Alcatel is suing Microsoft over what are believed to be alleged infringements of its intellectual property in IPTV middleware yet the two have had a close alliance in this area ever since they were awarded major complementary contracts for SBC's Project Lightspeed.

 

Alcatel has been very coy about the dispute - its announcement appeared as a one paragraph press release on the Alcatel web site unhelpfully titled simply "statement." In that, the company said: "Alcatel and Microsoft have been engaged in intellectual property licensing discussions. On November 17, 2006, Alcatel filed a lawsuit in the US District Court for the Eastern District of Texas regarding the intellectual property rights involved in those discussions. This lawsuit was initiated to preserve Alcatel's rights to fair compensation for its intellectual property rights used by Microsoft. Alcatel hopes that the matter can be resolved by further discussions rather than by the courts."

US reports of the dispute, citing the number of one of the Alcatel patents at issue, have speculated that it could be around IPTV middleware, video encoding or even involve Xbox, which has video capabilities.

If this is the case the dispute could impact their successful IPTV collaboration as the intellectual property at issue is likely to be a key component of this.

Alcatel and Microsoft announced in February 2005 a global collaboration agreement designed to rapidly accelerate the availability of IPTV services for broadband operators world-wide.

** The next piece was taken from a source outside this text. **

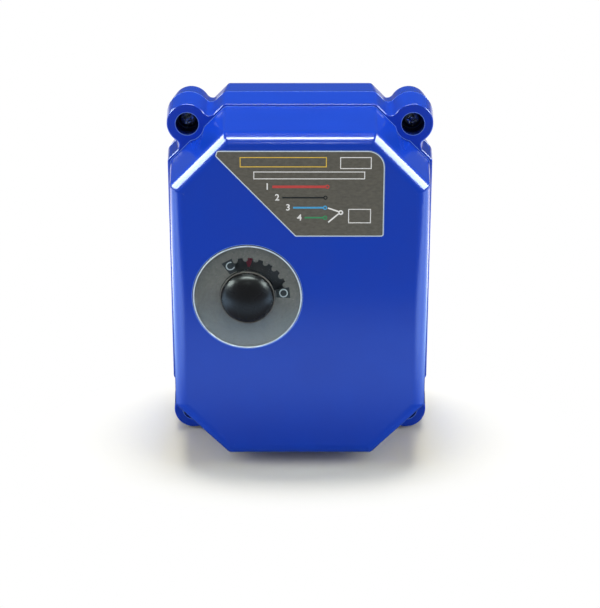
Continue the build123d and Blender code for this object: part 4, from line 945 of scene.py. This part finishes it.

The two companies said they would develop an integrated IPTV delivery solution. That "builds upon Alcatel's leadership in broadband, IP networking, development, and integration of end-to-end multimedia and video solutions, and Microsoft's leadership in TV software solutions and connected-entertainment experiences across consumer devices.

The formal alliance followed the two companies winning complementary roles in SBC' Project Lightspeed FTTN/FTTH rollout in late 2004. SBC chose Microsoft's IPTV platform for the delivery of television programming over its $US4 billion fibre to the node/customer network that it expected pass 18 million US homes by the end of 2007. The SBC IPTV deal with Microsoft, valued in excess of $US400 million over 10 years, was, according to the two companies, the first of its kind for any US-based telecommunications provider.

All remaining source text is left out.